Partant, si ces déplacements sont motivés par des raisons économiques visant à assurer leur subsistance, cela soulève des interrogations au sein des milieux sécuritaires sur la raison pour laquelle ces déplacés choisissent de s’armer, de transformer leurs camps en bases militaires et en casernes, en prenant soin d’acquérir des armes lourdes, des bombes, des drones et d’autres équipements similaires.

Les milieux souverainistes s’interrogent sur les implications de ce phénomène, face à l’indifférence de la communauté internationale, alors que le nombre des déplacés représente près de la moitié de la population libanaise.

Dans ce contexte, l’armée a lancé des perquisitions dans les zones où résident les Syriens, saisissant d’importantes quantités d’armes et expulsant les Syriens qui ont pénétré illégalement au Liban par le biais de réseaux de contrebande.

Un dirigeant souverainiste craint que ces déplacés ne se transforment en bombes à retardement, exploités au moment opportun par leurs commanditaires, pour servir des intérêts étrangers visant à cibler l’armement du Hezbollah. Cette situation risquerait d’engendrer des tensions entre les communautés chiite et sunnite, fragilisant ainsi le duopole chiite (Amal-Hezbollah) et poussant potentiellement sa base à se révolter contre ses propres dirigeants, ce qui pourrait même être l’objectif recherché.

Pour en revenir à la présidentielle, force est de reconnaître que les autorités locales n’ont pas réussi à accomplir cette mission; la décision appartient désormais à la communauté internationale, qui ne pourra la réussir qu’avec un accord interne.

Les milieux de l’opposition craignent que le règlement ne se concrétise dans un climat tendu, à l’instar de l’accord survenu en 2008. Pour rappel, les incidents du 7 mai de cette année-là, avec l’invasion de Beyrouth et de la Montagne par le Hezbollah, ont abouti à l’accord de Doha et à l’élection du général Michel Sleiman à la présidence de la République.

La question demeure de savoir si une situation similaire pourrait se reproduire, mais cette fois en utilisant la question des déplacés à des fins sécuritaires contre le Hezbollah.

La communauté internationale redoute que la violence au Liban ne provoque une explosion sur la scène interne, qui pourrait s’étendre à l’étranger, engendrant ainsi un conflit à plus grande échelle. Selon des sources bien informées, il n’est pas exclu d’instrumentaliser les Syriens pour mettre un terme aux armes illégales du Hezb et appliquer les résolutions 1559, 1701 et 2650, de la même manière que "la Syrie de Hafez al-Assad" a expulsé dans les années 80 les factions palestiniennes qui exerçaient une influence sur le pouvoir et ses décisions.

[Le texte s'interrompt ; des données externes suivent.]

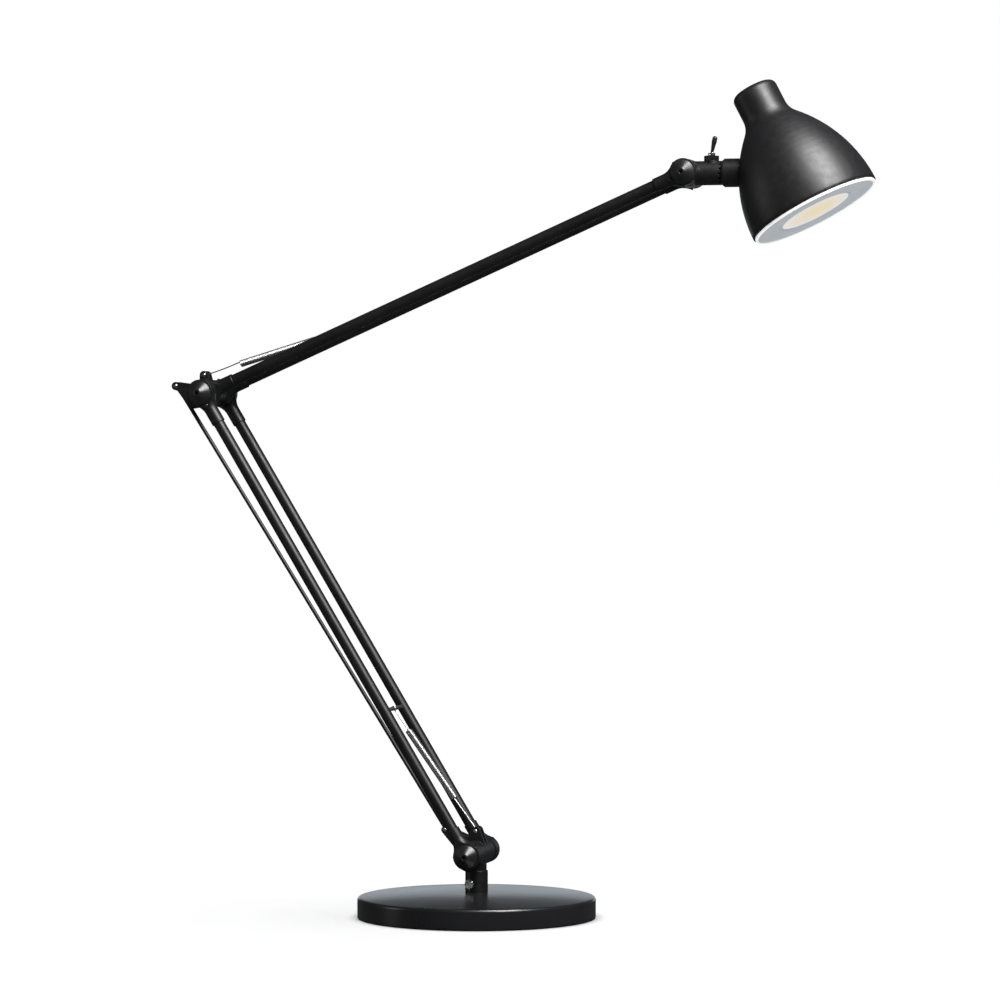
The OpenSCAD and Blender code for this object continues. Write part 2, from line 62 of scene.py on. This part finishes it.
class Surface:
    """A Principled material with object-space texture nodes wired to it."""

    def __init__(self, name, **constants):
        self.material = bpy.data.materials.new(name)
        self.material.use_nodes = True
        self.tree = self.material.node_tree
        self.bsdf = self.tree.nodes["Principled BSDF"]
        self.place = self.node("ShaderNodeTexCoord").outputs["Object"]
        for socket, value in constants.items():
            self.bsdf.inputs[socket.replace("_", " ")].default_value = value

    def node(self, kind, **inputs):
        made = self.tree.nodes.new(kind)
        for socket, value in inputs.items():
            self.set(made, socket.replace("_", " "), value)
        return made

    def set(self, made, socket, value):
        if isinstance(value, bpy.types.NodeSocket):
            self.tree.links.new(value, made.inputs[socket])
        else:
            made.inputs[socket].default_value = value

    def noise(self, scale, detail=3.0, stretch=None):
        """A noise whose features are about 1 / scale metres; stretch squeezes it along each axis."""
        vector = self.place
        if stretch:
            vector = self.node("ShaderNodeMapping", Vector=vector, Scale=stretch).outputs["Vector"]
        return self.node("ShaderNodeTexNoise", Vector=vector, Scale=scale, Detail=detail).outputs["Fac"]

    def spread(self, value, low, high, reach=(0.3, 0.7)):
        """Maps the middle of a noise onto low to high."""
        made = self.node("ShaderNodeMapRange", Value=value)
        for socket, number in zip(("From Min", "From Max", "To Min", "To Max"), (*reach, low, high)):
            made.inputs[socket].default_value = number
        return made.outputs["Result"]

    def ramp(self, value, *stops):
        made = self.node("ShaderNodeValToRGB", Fac=value)
        elements = made.color_ramp.elements
        while len(elements) < len(stops):
            elements.new(0.5)
        for element, (at, colour) in zip(elements, stops):
            element.position, element.color = at, (*colour, 1)
        return made.outputs["Color"]

    def colour(self, value, *stops):
        self.set(self.bsdf, "Base Color", self.ramp(value, *stops))
        return self

    def roughness(self, value, low, high):
        self.set(self.bsdf, "Roughness", self.spread(value, low, high))
        return self

    def relief(self, *layers, edge=0.0, samples=4):
        """Bumps from (height, depth in metres) layers, over edges that look rounded to the radius edge."""
        normal = None
        if edge:
            bevel = self.node("ShaderNodeBevel", Radius=edge)
            bevel.samples = samples
            normal = bevel.outputs["Normal"]
        for height, depth in layers:
            bump = self.node("ShaderNodeBump", Height=height, Distance=depth, Strength=1.0)
            if normal:
                self.set(bump, "Normal", normal)
            normal = bump.outputs["Normal"]
        self.set(self.bsdf, "Normal", normal)
        return self


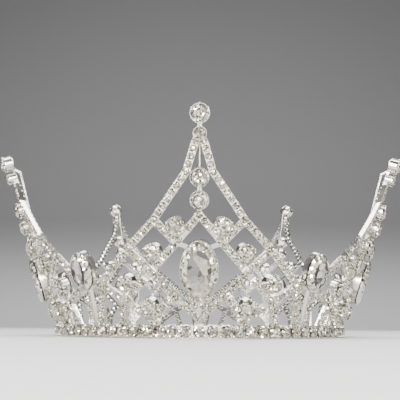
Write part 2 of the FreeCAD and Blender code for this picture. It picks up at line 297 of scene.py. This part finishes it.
def wall_radius(height):
    """Radius of the outer face of the flared wall at a height."""
    return wall_foot_radius + wall_flare * (height - wall_foot_height)


def on_wall(angle, height, turn=0.0):
    """Place, outward direction and upward direction on the outer face of the flared wall."""
    around = math.radians(angle + turn)
    radius = wall_radius(height)
    place = ring_axis + Vector((radius * math.sin(around), -radius * math.cos(around), height))
    level = math.cos(flare_angle)
    lean = math.sin(flare_angle)
    facing = Vector((math.sin(around) * level, -math.cos(around) * level, -lean))
    up = Vector((math.sin(around) * lean, -math.cos(around) * lean, level))
    return place, facing, up


def run_points(run, spread, side):
    """Evenly spaced (angle, height, lean) along one chain, straight in the panel's front view."""
    flat = []
    for name in run:
        spot = PLACES[name]
        angle = math.radians(spot.angle * (spread if spot.spreads else 1.0)) * side
        height = spot.height * MM
        flat.append((wall_radius(height) * math.sin(angle), height))
    legs = []
    for (start_across, start_height), (end_across, end_height) in zip(flat, flat[1:]):
        sideways = end_across - start_across
        upward = end_height - start_height
        slope = upward / math.cos(flare_angle)
        legs.append((start_across, start_height, sideways, upward, slope, math.hypot(sideways, slope)))
    whole = sum(leg[-1] for leg in legs)
    count = max(1, round(whole / chain_pitch))
    rounding = 1e-9
    points = []
    for step in range(count + 1):
        travelled = whole * step / count
        for start_across, start_height, sideways, upward, slope, length in legs:
            if travelled <= length + rounding:
                share = travelled / length
                height = start_height + upward * share
                across = start_across + sideways * share
                angle = math.degrees(math.asin(across / wall_radius(height)))
                points.append((angle, height, math.atan2(sideways, slope)))
                break
            travelled -= length
    return points


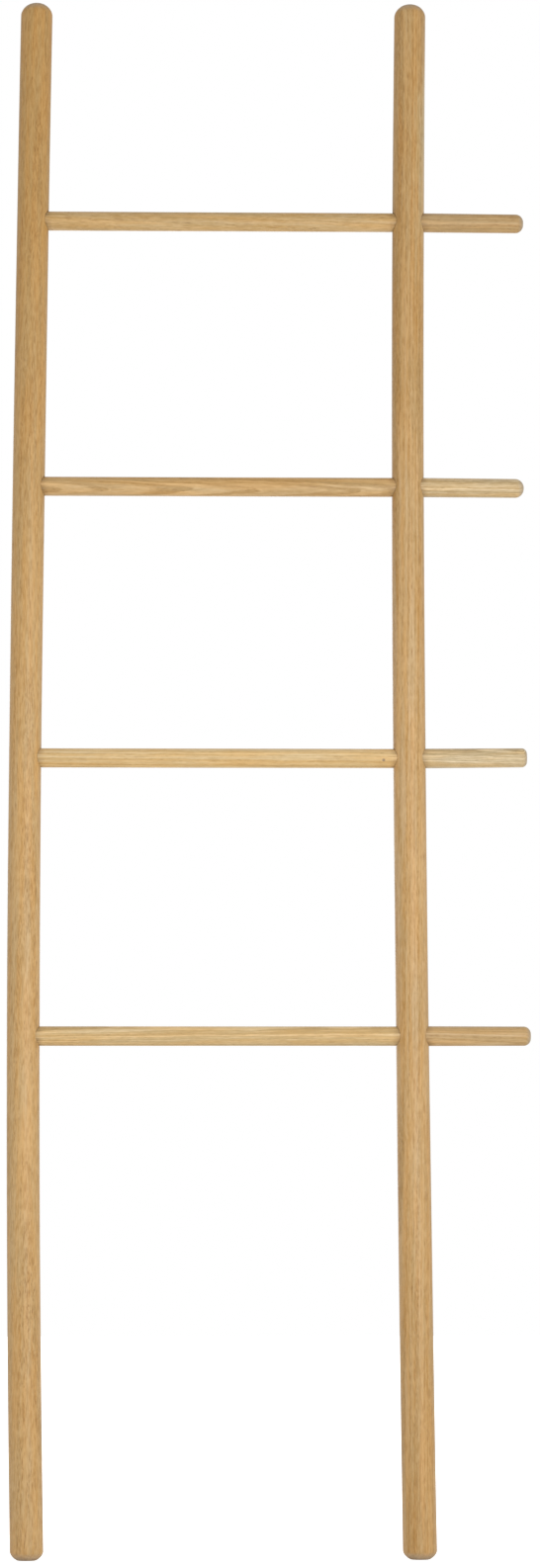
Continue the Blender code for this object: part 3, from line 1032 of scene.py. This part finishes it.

Selon les milieux de l’opposition, la question des déplacés pourrait être exploitée aujourd’hui par la communauté internationale pour contribuer à résoudre la crise, mettre un terme au rôle des armes illégales et requérir l’intervention du groupe des Cinq et des Nations unies pour ce faire. Il est également envisagé de délimiter les frontières maritimes et terrestres avec la Syrie, d’élargir la mission de la FINUL pour la surveillance des frontières et d’apporter une assistance à l’armée pour prévenir les infiltrations et le trafic d’armes.

L’élection du président de la République et la formation du gouvernement resteront insuffisantes si elles ne sont pas accompagnées d’une délimitation précise des frontières avec la Syrie et de la mise en place d’une coopération sécuritaire entre le Liban et la Syrie.

Et si le régime syrien acceptait ce plan, la Syrie pourrait être "récompensée" en retour par une ouverture arabo-occidentale à son égard et une résolution de la crise syrienne, sous certaines conditions que le régime s’engagerait à respecter. Ces conditions pourraient englober la mise en œuvre des accords d’Abraham avec Israël, la clarification de ses positions politiques, ainsi que son rapprochement avec le monde arabe et son désengagement vis-à-vis de l’Iran.